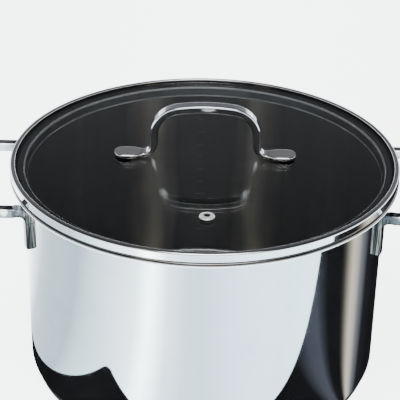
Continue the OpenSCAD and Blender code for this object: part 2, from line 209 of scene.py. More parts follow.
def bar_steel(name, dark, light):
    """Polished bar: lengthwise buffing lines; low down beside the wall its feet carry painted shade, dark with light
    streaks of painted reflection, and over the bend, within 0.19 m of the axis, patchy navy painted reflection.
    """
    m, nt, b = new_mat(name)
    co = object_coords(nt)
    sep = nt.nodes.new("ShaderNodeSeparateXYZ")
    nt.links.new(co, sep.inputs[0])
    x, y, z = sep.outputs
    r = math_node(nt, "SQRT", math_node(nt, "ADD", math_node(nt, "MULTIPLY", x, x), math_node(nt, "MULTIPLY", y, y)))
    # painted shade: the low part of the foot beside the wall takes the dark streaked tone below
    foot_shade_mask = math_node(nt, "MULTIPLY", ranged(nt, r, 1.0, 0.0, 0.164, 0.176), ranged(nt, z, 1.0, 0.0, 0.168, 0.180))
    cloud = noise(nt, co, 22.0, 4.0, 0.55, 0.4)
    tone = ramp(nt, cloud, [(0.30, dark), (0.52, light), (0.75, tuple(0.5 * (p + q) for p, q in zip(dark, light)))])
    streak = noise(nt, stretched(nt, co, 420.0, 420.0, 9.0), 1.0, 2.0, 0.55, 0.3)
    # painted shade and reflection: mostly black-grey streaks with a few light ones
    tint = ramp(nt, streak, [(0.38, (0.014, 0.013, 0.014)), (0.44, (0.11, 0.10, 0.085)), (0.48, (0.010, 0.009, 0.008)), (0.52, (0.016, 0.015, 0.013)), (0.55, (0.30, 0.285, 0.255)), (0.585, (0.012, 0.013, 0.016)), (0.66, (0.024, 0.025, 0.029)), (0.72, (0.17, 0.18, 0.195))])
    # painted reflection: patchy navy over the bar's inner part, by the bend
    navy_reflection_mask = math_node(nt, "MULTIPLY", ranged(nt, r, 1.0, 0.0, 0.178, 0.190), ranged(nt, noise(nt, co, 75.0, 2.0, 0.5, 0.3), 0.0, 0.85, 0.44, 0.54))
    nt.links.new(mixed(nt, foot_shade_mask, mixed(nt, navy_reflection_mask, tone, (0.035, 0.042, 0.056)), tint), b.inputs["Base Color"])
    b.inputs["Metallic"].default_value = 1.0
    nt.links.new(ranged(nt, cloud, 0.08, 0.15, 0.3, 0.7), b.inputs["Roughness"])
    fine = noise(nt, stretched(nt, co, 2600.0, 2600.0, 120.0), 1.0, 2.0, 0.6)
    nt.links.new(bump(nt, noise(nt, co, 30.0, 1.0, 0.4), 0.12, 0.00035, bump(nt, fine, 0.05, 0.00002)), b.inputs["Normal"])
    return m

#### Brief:
Reproduce every line above without error.

#### Result:
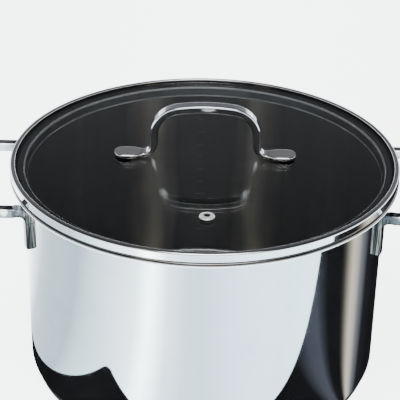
Continue the OpenSCAD and Blender code for this object: part 2, from line 209 of scene.py. More parts follow.
def bar_steel(name, dark, light):
    """Polished bar: lengthwise buffing lines; low down beside the wall its feet carry painted shade, dark with light
    streaks of painted reflection, and over the bend, within 0.19 m of the axis, patchy navy painted reflection.
    """
    m, nt, b = new_mat(name)
    co = object_coords(nt)
    sep = nt.nodes.new("ShaderNodeSeparateXYZ")
    nt.links.new(co, sep.inputs[0])
    x, y, z = sep.outputs
    r = math_node(nt, "SQRT", math_node(nt, "ADD", math_node(nt, "MULTIPLY", x, x), math_node(nt, "MULTIPLY", y, y)))
    # painted shade: the low part of the foot beside the wall takes the dark streaked tone below
    foot_shade_mask = math_node(nt, "MULTIPLY", ranged(nt, r, 1.0, 0.0, 0.164, 0.176), ranged(nt, z, 1.0, 0.0, 0.168, 0.180))
    cloud = noise(nt, co, 22.0, 4.0, 0.55, 0.4)
    tone = ramp(nt, cloud, [(0.30, dark), (0.52, light), (0.75, tuple(0.5 * (p + q) for p, q in zip(dark, light)))])
    streak = noise(nt, stretched(nt, co, 420.0, 420.0, 9.0), 1.0, 2.0, 0.55, 0.3)
    # painted shade and reflection: mostly black-grey streaks with a few light ones
    tint = ramp(nt, streak, [(0.38, (0.014, 0.013, 0.014)), (0.44, (0.11, 0.10, 0.085)), (0.48, (0.010, 0.009, 0.008)), (0.52, (0.016, 0.015, 0.013)), (0.55, (0.30, 0.285, 0.255)), (0.585, (0.012, 0.013, 0.016)), (0.66, (0.024, 0.025, 0.029)), (0.72, (0.17, 0.18, 0.195))])
    # painted reflection: patchy navy over the bar's inner part, by the bend
    navy_reflection_mask = math_node(nt, "MULTIPLY", ranged(nt, r, 1.0, 0.0, 0.178, 0.190), ranged(nt, noise(nt, co, 75.0, 2.0, 0.5, 0.3), 0.0, 0.85, 0.44, 0.54))
    nt.links.new(mixed(nt, foot_shade_mask, mixed(nt, navy_reflection_mask, tone, (0.035, 0.042, 0.056)), tint), b.inputs["Base Color"])
    b.inputs["Metallic"].default_value = 1.0
    nt.links.new(ranged(nt, cloud, 0.08, 0.15, 0.3, 0.7), b.inputs["Roughness"])
    fine = noise(nt, stretched(nt, co, 2600.0, 2600.0, 120.0), 1.0, 2.0, 0.6)
    nt.links.new(bump(nt, noise(nt, co, 30.0, 1.0, 0.4), 0.12, 0.00035, bump(nt, fine, 0.05, 0.00002)), b.inputs["Normal"])
    return m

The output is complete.